(What is being asked):
Write the data out again, exactly as given.

====================

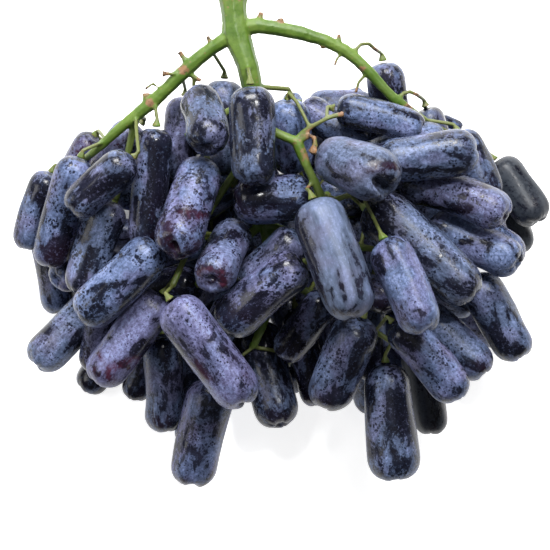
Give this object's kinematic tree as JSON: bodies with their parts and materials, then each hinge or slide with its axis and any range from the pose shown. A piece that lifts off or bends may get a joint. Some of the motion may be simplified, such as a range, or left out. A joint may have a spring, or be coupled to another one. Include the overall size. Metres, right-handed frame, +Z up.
{
  "type": "bunch of grapes",
  "caption": "Bunch of long finger-shaped blue-black table grapes with waxy bloom on a branched green stem, lying on its back.",
  "frame": {"origin": "on the table under the middle of the bunch's box", "axes": "+X across the bunch, +Y from the berries towards the cut stalk, +Z up, towards the side that the picture shows"},
  "size_m": [0.1998, 0.1766, 0.09],
  "materials": {
    "skin": "grape skin under a waxy bloom",
    "stem": "fresh green stem"
  },
  "bodies": {
    "root": {"stem": "stem", "berry_left_01": "skin", "berry_left_02": "skin", "berry_left_03": "skin", "berry_left_04": "skin", "berry_left_05": "skin", "berry_left_06": "skin", "berry_left_07": "skin", "berry_left_08": "skin", "berry_left_09": "skin", "berry_left_10": "skin", "berry_left_11": "skin", "berry_left_12": "skin", "berry_left_13": "skin", "berry_left_14": "skin", "berry_left_15": "skin", "berry_left_16": "skin", "berry_left_17": "skin", "berry_left_18": "skin", "berry_left_19": "skin", "berry_middle_01": "skin", "berry_middle_02": "skin", "berry_middle_03": "skin", "berry_middle_04": "skin", "berry_middle_05": "skin", "berry_middle_06": "skin", "berry_middle_07": "skin", "berry_middle_08": "skin", "berry_middle_09": "skin", "berry_middle_10": "skin", "berry_middle_11": "skin", "berry_middle_12": "skin", "berry_right_01": "skin", "berry_right_02": "skin", "berry_right_03": "skin", "berry_right_04": "skin", "berry_right_05": "skin", "berry_right_06": "skin", "berry_right_07": "skin", "berry_right_08": "skin", "berry_right_09": "skin", "berry_right_10": "skin", "berry_right_11": "skin", "berry_right_12": "skin", "berry_right_13": "skin", "berry_right_14": "skin", "berry_right_15": "skin", "berry_right_16": "skin", "berry_crown_01": "skin", "berry_crown_02": "skin", "berry_crown_03": "skin", "berry_crown_04": "skin", "berry_back_01": "skin", "berry_back_02": "skin", "berry_back_03": "skin", "berry_back_04": "skin", "berry_back_05": "skin", "berry_back_06": "skin", "berry_back_07": "skin", "berry_back_08": "skin"}
  },
  "joints": []
}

====================

(The completed task):
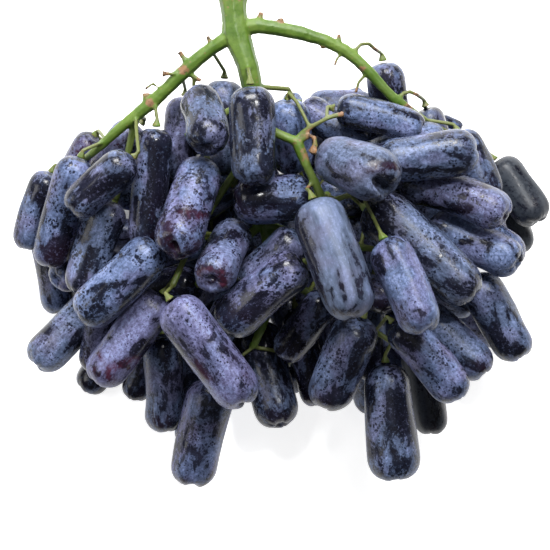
Give this object's kinematic tree as JSON: bodies with their parts and materials, then each hinge or slide with its axis and any range from the pose shown. A piece that lifts off or bends may get a joint. Some of the motion may be simplified, such as a range, or left out. A joint may have a spring, or be coupled to another one. Include the overall size. Metres, right-handed frame, +Z up.
{
  "type": "bunch of grapes",
  "caption": "Bunch of long finger-shaped blue-black table grapes with waxy bloom on a branched green stem, lying on its back.",
  "frame": {"origin": "on the table under the middle of the bunch's box", "axes": "+X across the bunch, +Y from the berries towards the cut stalk, +Z up, towards the side that the picture shows"},
  "size_m": [0.1998, 0.1766, 0.09],
  "materials": {
    "skin": "grape skin under a waxy bloom",
    "stem": "fresh green stem"
  },
  "bodies": {
    "root": {"stem": "stem", "berry_left_01": "skin", "berry_left_02": "skin", "berry_left_03": "skin", "berry_left_04": "skin", "berry_left_05": "skin", "berry_left_06": "skin", "berry_left_07": "skin", "berry_left_08": "skin", "berry_left_09": "skin", "berry_left_10": "skin", "berry_left_11": "skin", "berry_left_12": "skin", "berry_left_13": "skin", "berry_left_14": "skin", "berry_left_15": "skin", "berry_left_16": "skin", "berry_left_17": "skin", "berry_left_18": "skin", "berry_left_19": "skin", "berry_middle_01": "skin", "berry_middle_02": "skin", "berry_middle_03": "skin", "berry_middle_04": "skin", "berry_middle_05": "skin", "berry_middle_06": "skin", "berry_middle_07": "skin", "berry_middle_08": "skin", "berry_middle_09": "skin", "berry_middle_10": "skin", "berry_middle_11": "skin", "berry_middle_12": "skin", "berry_right_01": "skin", "berry_right_02": "skin", "berry_right_03": "skin", "berry_right_04": "skin", "berry_right_05": "skin", "berry_right_06": "skin", "berry_right_07": "skin", "berry_right_08": "skin", "berry_right_09": "skin", "berry_right_10": "skin", "berry_right_11": "skin", "berry_right_12": "skin", "berry_right_13": "skin", "berry_right_14": "skin", "berry_right_15": "skin", "berry_right_16": "skin", "berry_crown_01": "skin", "berry_crown_02": "skin", "berry_crown_03": "skin", "berry_crown_04": "skin", "berry_back_01": "skin", "berry_back_02": "skin", "berry_back_03": "skin", "berry_back_04": "skin", "berry_back_05": "skin", "berry_back_06": "skin", "berry_back_07": "skin", "berry_back_08": "skin"}
  },
  "joints": []
}